Greek. Truly the masterful philosophers of the world.

I also like the Dravidian civilization and particular the Chola kingdom in Tamil Nadu, India. The architecture is quite interesting.


----------



## The Proof (Aug 5, 2009)

I don't have a favourite ancient "civilation", the greeks kept their women in the house all the time, the romans killed millions of slaves etc. I think the egyptians were a little nicer, but somehow I doubt it

those were very violent times


----------



## Ben (Aug 23, 2009)

I've always loved Egypt, and since studying Greece in my World History class I have to say that those two are the ones that interest me the most.
Roman and Mayan civilization is also interesting, although I guess Mayan isn't necessarily "ancient".


----------



## prufrok (Nov 28, 2008)

Yes, I think we would be hard pressed to find an ancient civilization that is "progressive" in our terms. But the Greeks did give us music, poetry, philosophy--in short, the foundation of our understanding of what it means to be human. They are my favorite, hands down.


----------



## Espiculeas (Sep 4, 2009)

Greek and Carthage I would think, the others are also very cool. When I find the time/books I will be dwelving into any historic civilizations, and hopefully understanding them better then I currently do.


----------



## Sily (Oct 24, 2008)

.Atlantis.


----------



## Isitso (Dec 3, 2009)

The Greeks and Rome, for their value of philosophy and science. The beautiful art and delicious food also helps.


----------



## Mutatio NOmenis (Jun 22, 2009)

Rome!
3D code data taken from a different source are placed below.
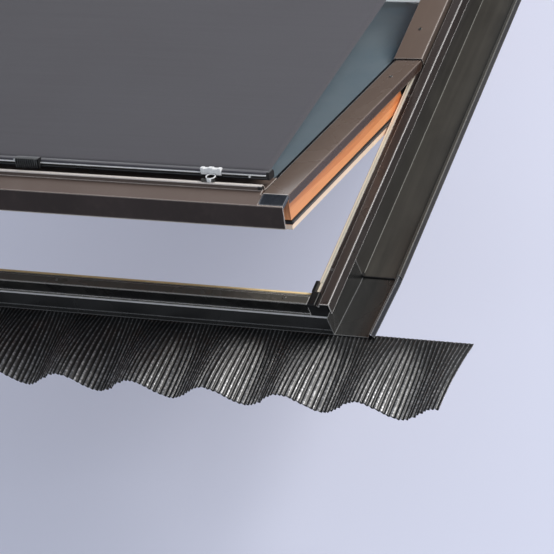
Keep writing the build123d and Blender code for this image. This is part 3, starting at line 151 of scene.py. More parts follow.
def only(piece):
    """Makes one piece the selected and active one."""
    bpy.ops.object.select_all(action="DESELECT")
    piece.select_set(True)
    bpy.context.view_layer.objects.active = piece


FLOOR_Z = -0.42
FLOOR_SIZE = 40.0
FLOOR_SHADE = colour(186, 190, 208)
FLOOR_GLOW = 0.5
bpy.ops.object.select_all(action="DESELECT")
bpy.ops.mesh.primitive_plane_add(size=FLOOR_SIZE, location=(0, 0, FLOOR_Z))
bpy.ops.object.transform_apply()
floor = bpy.context.object
floor.name = "floor"
floor_paint, tree, shader = new_material("floor paint")
shader.inputs["Base Color"].default_value = FLOOR_SHADE
shader.inputs["Roughness"].default_value = 0.9
shader.inputs["Emission Color"].default_value = FLOOR_SHADE
rays = tree.nodes.new("ShaderNodeLightPath")
seen = math_node(tree, "MAXIMUM", rays.outputs["Is Camera Ray"], rays.outputs["Is Transmission Ray"])
tree.links.new(math_node(tree, "MULTIPLY", seen, FLOOR_GLOW), shader.inputs["Emission Strength"])
below = tree.nodes.new("ShaderNodeNewGeometry")
clear = tree.nodes.new("ShaderNodeBsdfTransparent")
either = tree.nodes.new("ShaderNodeMixShader")
tree.links.new(below.outputs["Backfacing"], either.inputs[0])
tree.links.new(shader.outputs[0], either.inputs[1])
tree.links.new(clear.outputs[0], either.inputs[2])
tree.links.new(either.outputs[0], tree.nodes["Material Output"].inputs["Surface"])
floor.data.materials.append(floor_paint)

# Frame timbers. Four boards of clear-lacquered pine make the fixed box that the sash shuts into; only
# the narrow inner edge of each shows from outside, and its upper face is painted pale as painted sunlight.


def paint(material, *names):
    """Gives solid pieces their material."""
    for name in names:
        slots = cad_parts[name].data.materials
        slots.clear()
        slots.append(material)


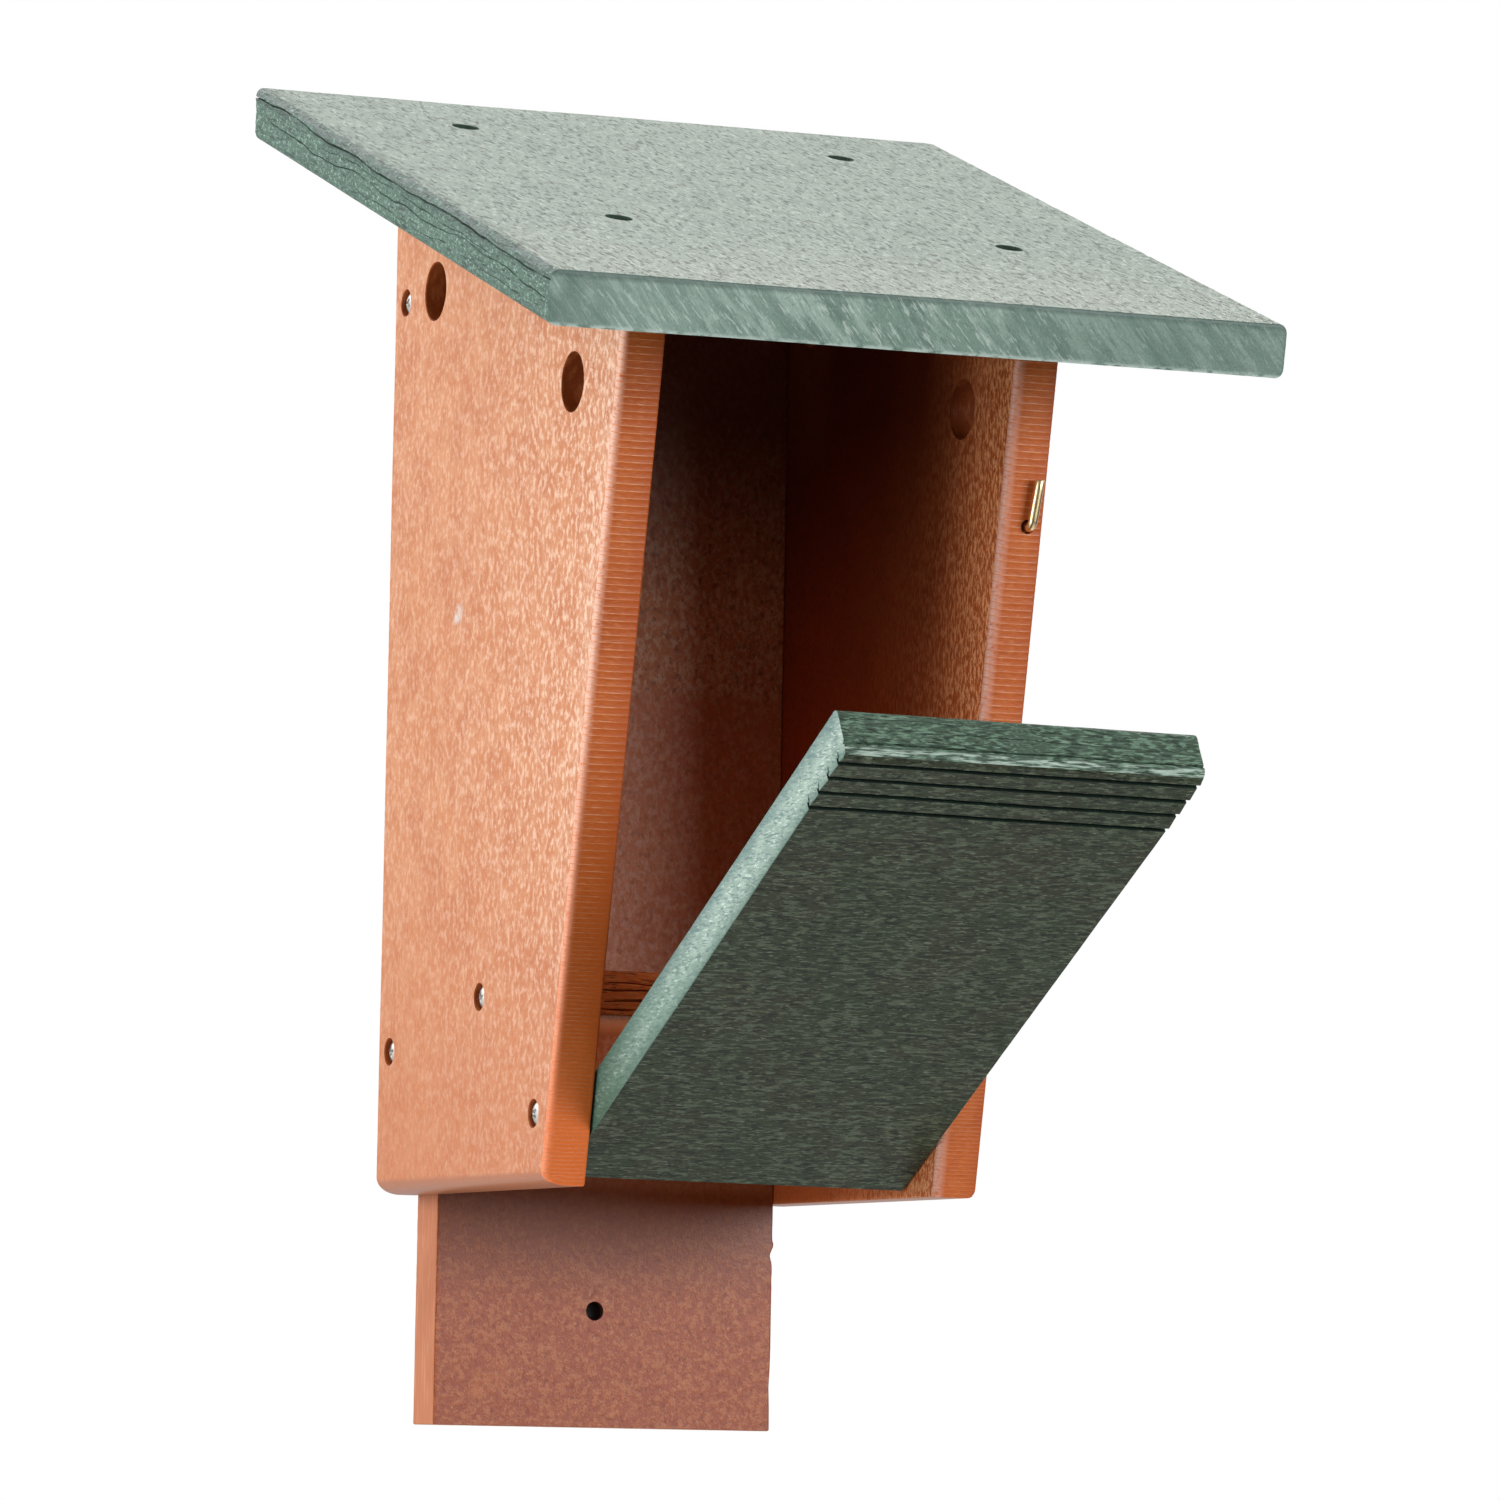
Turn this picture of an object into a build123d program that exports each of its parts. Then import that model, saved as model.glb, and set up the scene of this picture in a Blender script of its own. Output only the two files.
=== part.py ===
"""Slot-entrance birdhouse of recycled-plastic boards, with a front door that tips forward.

Frame: +X to the right seen from the front, +Y into the wall, +Z up.
The origin is on the back face, on the centre line, 2.2 mm above the bottom of the side boards.
All dimensions are in millimetres.
"""
import os
from math import cos, radians, sin, tan

from build123d import *

# ---- boards -------------------------------------------------------------------------------
side_thick = 14.3
roof_thick = 16.6
door_thick = 16.0
back_thick = 18.5
floor_thick = 14.3
board_round = 3.0          # rounding that the extrusion die leaves on a board's long edges
arris = 0.4                # light break on sawn edges

inner_width = 118.0        # between the two side boards
outer_width = inner_width + 2 * side_thick
side_mid = (inner_width + side_thick) / 2

# ---- side boards: upright back edge, front edge leaning forward towards the top -------------
side_bottom = -2.2         # height of the side boards' bottom edge
side_bottom_depth = 147.8  # from the back face to the front edge's line at height 0
left_foot_high = 4.4       # slant that is worn on the left board's outer bottom edge
left_foot_wide = 8.0
front_lean = 11.46         # degrees from upright

# ---- roof: one board, falling to the front ------------------------------------------------
roof_back_top = 356.6      # height of the roof's upper back edge
roof_slope = 19.0          # degrees from level
roof_length = 284.0
roof_width = 242.8
roof_mid_x = -2.0          # the roof sits a little left of the box
roof_end_slant = 2.4       # the front end's lower edge stands this much further down the slope

# ---- back board and its mounting holes ----------------------------------------------------
back_tail = 76.4           # how far the back board reaches below the origin
mount_hole_radius = 3.0
mount_hole_x = -3.5
lower_hole_z = -38.5
upper_hole_z = 230.0

# ---- floor board --------------------------------------------------------------------------
floor_top = 65.4
floor_front = 139.2        # distance from the back face to the floor board's front edge

# ---- door ---------------------------------------------------------------------------------
door_width = inner_width - 1.2
door_length = 246.0
door_skew = 2.6            # the board is cut out of square: its left side stands this much higher
door_bevel = 3.3           # its bottom end is cut back towards the inner face, to clear the floor
door_open = 61.4           # degrees from upright, as the door stands
pivot_depth = 138.4        # pivot axis, distance in front of the back face
pivot_z = 20.2
pivot_from_outer = 11.0    # pivot axis to the door's outer face
pivot_from_bottom = 20.6
kerf_offsets = (5.9, 13.9, 21.9, 29.9)   # toehold kerfs, from the door's top edge
kerf_width = 1.8
kerf_depth = 2.2

# ---- air vents ----------------------------------------------------------------------------
vent_radius = 9.4
vent_places = ((36.5, 288.7), (158.6, 246.0))   # distance from the back face, height

# ---- screws -------------------------------------------------------------------------------
screw_length = 32.0        # under the head
screw_radius = 2.0
screw_head_radius = 3.6
screw_head_height = 2.1
drive_length = 4.0
drive_width = 1.0
drive_depth = 1.3
recess_radius = 4.3        # counterbore that sinks each head
recess_depth = 2.6
roof_recess_depth = 5.0
hold_gap = 0.05            # radial, where a screw grips
turn_gap = 0.08            # radial, where a pivot screw turns in a side board
pivot_head_gap = 0.3       # under a pivot screw's head
roof_screw_slopes = (44.2, 187.0)         # along the slope from the upper back edge
back_screw_heights = (("lower", 43.7), ("upper", 288.0))
floor_screw_depth = 89.3

# ---- square-bend hook on the right side board's front edge ---------------------------------
hook_wire = 1.5            # wire radius
hook_bend = 2.3            # bend radius of the wire's centre line
hook_x = 68.3
hook_z = 206.4
hook_standoff = 3.0        # arm's centre line in front of the edge
hook_arm = 15.2
hook_shank = 16.0
hook_tip_break = 0.3
hook_turn = 5.0            # degrees that the arm leans outward from the edge's direction
hook_gap = 0.08
hook_mouth_radius = 2.2
hook_mouth_depth = 3.0

# ---- directions and heights worked out from the dimensions ----------------------------------
roof_drop = tan(radians(roof_slope))
roof_along = Vector(0, -cos(radians(roof_slope)), -sin(radians(roof_slope)))
roof_up = Vector(0, -sin(radians(roof_slope)), cos(radians(roof_slope)))
roof_under_back = roof_back_top - roof_thick / cos(radians(roof_slope))
lean_run = tan(radians(front_lean))
lean_up = Vector(0, -sin(radians(front_lean)), cos(radians(front_lean)))
lean_out = Vector(0, -cos(radians(front_lean)), -sin(radians(front_lean)))
side_top_front = (roof_under_back - roof_drop * side_bottom_depth) / (1 + roof_drop * lean_run)

os.makedirs("parts", exist_ok=True)


def under_roof(depth):
    """Height of the roof's underside at a distance in front of the back face."""
    return roof_under_back - roof_drop * depth


def front_edge(height):
    """Distance from the back face to the side boards' front edge at a height."""
    return side_bottom_depth + lean_run * height


def side_seat(side, depth, height, inset=0.0):
    """Plane on a side board's outer face, facing away from the box; side is -1 or 1."""
    return Plane(
        origin=(side * (outer_width / 2 - inset), -depth, height),
        x_dir=(0, -side, 0),
        z_dir=(side, 0, 0),
    )


def roof_seat(side, along, below=0.0):
    """Plane over a side board, facing up square to the roof, at a depth below its top face."""
    point = Vector(side * side_mid, 0, roof_back_top) + roof_along * along - roof_up * below
    return Plane(origin=point, x_dir=(1, 0, 0), z_dir=roof_up)


def save(part, name):
    """Labels a finished sub-part and writes its STEP file."""
    part.label = name
    export_step(part, f"parts/{name}.step")


# ---- back board ---------------------------------------------------------------------------
with BuildPart() as back_board:
    with BuildSketch(Plane.YZ.offset(-inner_width / 2)):
        with BuildLine():
            Polyline(
                (0, -back_tail),
                (-back_thick, -back_tail),
                (-back_thick, under_roof(back_thick)),
                (0, under_roof(0)),
                close=True,
            )
        make_face()
    extrude(amount=inner_width)
    chamfer(back_board.edges().filter_by(Axis.X).group_by(Axis.Z)[0], length=arris)
    for hole_z in (lower_hole_z, upper_hole_z):
        with Locations(Plane(origin=(mount_hole_x, -back_thick, hole_z), z_dir=(0, -1, 0))):
            Hole(radius=mount_hole_radius)
    for side in (-1, 1):
        for _, height in back_screw_heights:
            with Locations(side_seat(side, back_thick / 2, height, side_thick)):
                Hole(radius=screw_radius + hold_gap, depth=screw_length - side_thick + recess_depth + 1)
save(back_board.part, "back_board")

# ---- side boards --------------------------------------------------------------------------
for side, name in ((-1, "left_side"), (1, "right_side")):
    with BuildPart() as side_board:
        with BuildSketch(Plane.YZ.offset(side * side_mid - side_thick / 2)):
            with BuildLine():
                Polyline(
                    (0, side_bottom),
                    (-front_edge(side_bottom), side_bottom),
                    (-front_edge(side_top_front), side_top_front),
                    (0, under_roof(0)),
                    close=True,
                )
            make_face()
        extrude(amount=side_thick)
        bottom_edges = side_board.edges().filter_by(Axis.Y).group_by(Axis.Z)[0].sort_by(Axis.X)
        outer_bottom = bottom_edges[-1 if side == 1 else 0]
        if side == 1:
            fillet(outer_bottom, radius=board_round)
        else:
            foot_face = side_board.faces().sort_by(Axis.X)[0]
            chamfer(outer_bottom, length=left_foot_high, length2=left_foot_wide, reference=foot_face)
        for depth, height in vent_places:
            with Locations(side_seat(side, depth, height)):
                Hole(radius=vent_radius)
        for _, height in back_screw_heights:
            with Locations(side_seat(side, back_thick / 2, height)):
                CounterBoreHole(screw_radius + hold_gap, recess_radius, recess_depth)
        with Locations(side_seat(side, floor_screw_depth, floor_top - floor_thick / 2)):
            CounterBoreHole(screw_radius + hold_gap, recess_radius, recess_depth)
        with Locations(side_seat(side, pivot_depth, pivot_z)):
            CounterBoreHole(screw_radius + turn_gap, recess_radius, recess_depth)
        for along in roof_screw_slopes:
            with Locations(roof_seat(side, along, roof_thick)):
                Hole(radius=screw_radius + hold_gap, depth=screw_length - roof_thick + roof_recess_depth + 1)
        if side == 1:
            hook_mouth = Plane(
                origin=(hook_x, -front_edge(hook_z), hook_z),
                x_dir=(1, 0, 0),
                z_dir=lean_out,
            )
            with Locations(hook_mouth):
                CounterBoreHole(hook_wire + hook_gap, hook_mouth_radius, hook_mouth_depth, hook_shank + 1)
    save(side_board.part, name)

# ---- floor board --------------------------------------------------------------------------
with BuildPart() as floor_board:
    with BuildSketch(Plane.XY.offset(floor_top - floor_thick)):
        with Locations((0, -(floor_front + back_thick) / 2)):
            Rectangle(inner_width, floor_front - back_thick)
    extrude(amount=floor_thick)
    chamfer(floor_board.faces().sort_by(Axis.Y)[0].edges().filter_by(Axis.X), length=arris)
    for side in (-1, 1):
        with Locations(side_seat(side, floor_screw_depth, floor_top - floor_thick / 2, side_thick)):
            Hole(radius=screw_radius + hold_gap, depth=screw_length - side_thick + recess_depth + 1)
save(floor_board.part, "floor_board")

# ---- roof ---------------------------------------------------------------------------------
roof_top_back = Vector(0, 0, roof_back_top)
roof_top_front = roof_top_back + roof_along * (roof_length - roof_end_slant / 2)
roof_under_front = roof_top_back + roof_along * (roof_length + roof_end_slant / 2) - roof_up * roof_thick
with BuildPart() as roof:
    with BuildSketch(Plane.YZ.offset(roof_mid_x - roof_width / 2)):
        with BuildLine():
            Polyline(
                (0, roof_under_back),
                (0, roof_back_top),
                (roof_top_front.Y, roof_top_front.Z),
                (roof_under_front.Y, roof_under_front.Z),
                close=True,
            )
        make_face()
    extrude(amount=roof_width)
    slope_line = Axis((0, 0, roof_back_top), roof_along)
    fillet(roof.edges().filter_by(slope_line), radius=board_round)
    for side in (-1, 1):
        for along in roof_screw_slopes:
            with Locations(roof_seat(side, along)):
                CounterBoreHole(screw_radius + hold_gap, recess_radius, roof_recess_depth)
save(roof.part, "roof")

# ---- door ---------------------------------------------------------------------------------
door_up = Vector(0, -sin(radians(door_open)), cos(radians(door_open)))
door_out = Vector(0, -cos(radians(door_open)), -sin(radians(door_open)))
pivot_point = Vector(0, -pivot_depth, pivot_z)
door_foot = pivot_point + door_out * pivot_from_outer - door_up * pivot_from_bottom
door_run = Vector(door_width, 0, 0) - door_up * door_skew
# Local x runs from the outer face to the inner face, local y up the door, and local z to +X.
door_section = Plane(origin=door_foot - door_run / 2, x_dir=-door_out, z_dir=(1, 0, 0))
with BuildPart() as door:
    with BuildSketch(door_section) as door_profile:
        with BuildLine():
            Polyline(
                (0, 0),
                (door_thick, door_bevel),
                (door_thick, door_length),
                (0, door_length),
                close=True,
            )
        make_face()
        fillet(door_profile.vertices().group_by(Axis.Y)[-1], radius=board_round)
        for offset in kerf_offsets:
            with Locations((0, door_length - offset)):
                Rectangle(2 * kerf_depth, kerf_width, mode=Mode.SUBTRACT)
    extrude(amount=door_run.length, dir=door_run.normalized())
    for side in (-1, 1):
        edge_point = pivot_point + Vector(side * door_width / 2, 0, 0)
        with Locations(Plane(origin=edge_point, x_dir=(0, -side, 0), z_dir=(side, 0, 0))):
            Hole(radius=screw_radius + hold_gap, depth=screw_length - side_thick + recess_depth + 1)
save(door.part, "door")


# ---- screws -------------------------------------------------------------------------------
def save_screw(seat, name):
    """Makes one cross-drive screw whose head sits on a seat plane, facing its normal."""
    rim = screw_head_height / 2
    dome_radius = (screw_head_radius**2 + rim**2) / (2 * rim)
    section = Plane(origin=seat.origin, x_dir=seat.x_dir, z_dir=-seat.y_dir)
    with BuildPart() as screw:
        with BuildSketch(section):
            with BuildLine():
                Polyline(
                    (0, screw_head_height),
                    (0, -screw_length),
                    (screw_radius, -screw_length + 3 * screw_radius),
                    (screw_radius, 0),
                    (screw_head_radius, 0),
                    (screw_head_radius, rim),
                )
                RadiusArc((screw_head_radius, rim), (0, screw_head_height), -dome_radius)
            make_face()
        revolve(axis=Axis(seat.origin, seat.z_dir))
        with BuildSketch(seat.offset(screw_head_height)):
            Rectangle(drive_length, drive_width)
            Rectangle(drive_width, drive_length)
        extrude(amount=-drive_depth, mode=Mode.SUBTRACT)
    save(screw.part, name)


for side, side_name in ((-1, "left"), (1, "right")):
    for along, place in zip(roof_screw_slopes, ("back", "front")):
        save_screw(roof_seat(side, along, roof_recess_depth), f"roof_screw_{side_name}_{place}")
    for place, height in back_screw_heights:
        save_screw(side_seat(side, back_thick / 2, height, recess_depth), f"back_screw_{side_name}_{place}")
    save_screw(
        side_seat(side, floor_screw_depth, floor_top - floor_thick / 2, recess_depth),
        f"floor_screw_{side_name}",
    )
    save_screw(
        side_seat(side, pivot_depth, pivot_z, recess_depth - pivot_head_gap),
        f"pivot_screw_{side_name}",
    )

# ---- door hook ----------------------------------------------------------------------------
arm_up = lean_up.rotate(Axis((0, 0, 0), lean_out), -hook_turn)
hook_foot = Vector(hook_x, -front_edge(hook_z), hook_z)
# Local x runs along the shank out of the board, and local y along the arm.
hook_plane = Plane(origin=hook_foot, x_dir=lean_out, z_dir=lean_out.cross(arm_up))
with BuildPart() as door_hook:
    with BuildLine(hook_plane) as hook_path:
        FilletPolyline((-hook_shank, 0), (hook_standoff, 0), (hook_standoff, hook_arm), radius=hook_bend)
    with BuildSketch(Plane(origin=hook_path.line @ 0, z_dir=hook_path.line % 0)):
        Circle(hook_wire)
    sweep()
    tip_face = door_hook.faces().filter_by(GeomType.PLANE).sort_by(Axis((0, 0, 0), arm_up))[-1]
    chamfer(tip_face.edges(), length=hook_tip_break)
save(door_hook.part, "door_hook")
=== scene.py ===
"""Slot-entrance birdhouse of recycled-plastic boards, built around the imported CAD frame.

Frame: +X to the right seen from the front, +Y into the wall, +Z up; the origin is on the back
face, on the centre line, 2.2 mm above the bottom of the side boards.
Shapes are worked out in millimetres and turned into metres when a mesh is made.
"""
import math

import bpy
import numpy as np
from mathutils import Matrix, Vector

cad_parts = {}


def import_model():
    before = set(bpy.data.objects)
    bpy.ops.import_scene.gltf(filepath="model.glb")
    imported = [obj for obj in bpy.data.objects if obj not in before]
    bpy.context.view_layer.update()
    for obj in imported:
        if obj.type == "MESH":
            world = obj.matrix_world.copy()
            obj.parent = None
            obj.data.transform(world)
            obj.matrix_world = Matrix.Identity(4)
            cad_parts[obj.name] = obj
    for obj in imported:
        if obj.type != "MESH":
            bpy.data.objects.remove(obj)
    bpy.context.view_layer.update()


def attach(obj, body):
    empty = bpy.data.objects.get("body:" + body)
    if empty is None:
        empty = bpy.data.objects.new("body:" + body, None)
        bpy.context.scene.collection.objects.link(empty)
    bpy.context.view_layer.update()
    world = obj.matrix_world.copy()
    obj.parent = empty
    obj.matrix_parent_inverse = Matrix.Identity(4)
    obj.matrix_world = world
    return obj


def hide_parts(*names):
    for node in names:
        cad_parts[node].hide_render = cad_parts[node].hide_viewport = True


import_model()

MM = 0.001

for name in ("Cube", "Camera", "Light"):
    if name in bpy.data.objects:
        bpy.data.objects.remove(bpy.data.objects[name])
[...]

I speak and read the language, and I like wine.
Ferte Vinum, ferte ancilasque!
Bring win and bring slave girls!
Bow chicka wow wow.


----------



## Slkmcphee (Oct 19, 2009)

Mutatio NOmenis said:


> Rome! I speak and read the language, and I like wine.
> Ferte Vinum, ferte ancilasque!
> Bring win and bring slave girls!
> Bow chicka wow wow.



LOVE ROME.

I can't get into these namby-pamby Greeks and Egyptians who were _conquered_ by ROME. Rome is the coolest civilization ev-a. They have the Caesars, roads that still exist, aqueducts, indoor plumbing, the Pantheon which is still in use, the Colisseum (which they _flooded_ for naval battles), Europe and the better parts of the Middle East/Northern Africa. Plus, Latin is the basis for all* Roman*ce languages. 

Romans kicked literal butt, and I respect that.


----------



## Ventricity (Mar 30, 2009)

japan 1300-1900. i like it because it´s so different, yet got alot of the same elemets as european culture(esp viking culture). i also like china and kung fu mythology


----------



## The Psychonaut (Oct 29, 2009)

im kinda concerned that not many non western civilizations have been mentioned... i think your all personally biased! 

(drugs R bad mkay)


----------



## perennialurker (Oct 1, 2009)

Slkmcphee said:


> LOVE ROME.
> 
> I can't get into these namby-pamby Greeks and Egyptians who were _conquered_ by ROME. Rome is the coolest civilization ev-a. They have the Caesars, roads that still exist, aqueducts, indoor plumbing, the Pantheon which is still in use, the Colisseum (which they _flooded_ for naval battles), Europe and the better parts of the Middle East/Northern Africa. Plus, Latin is the basis for all* Roman*ce languages.
> 
> Romans kicked literal butt, and I respect that.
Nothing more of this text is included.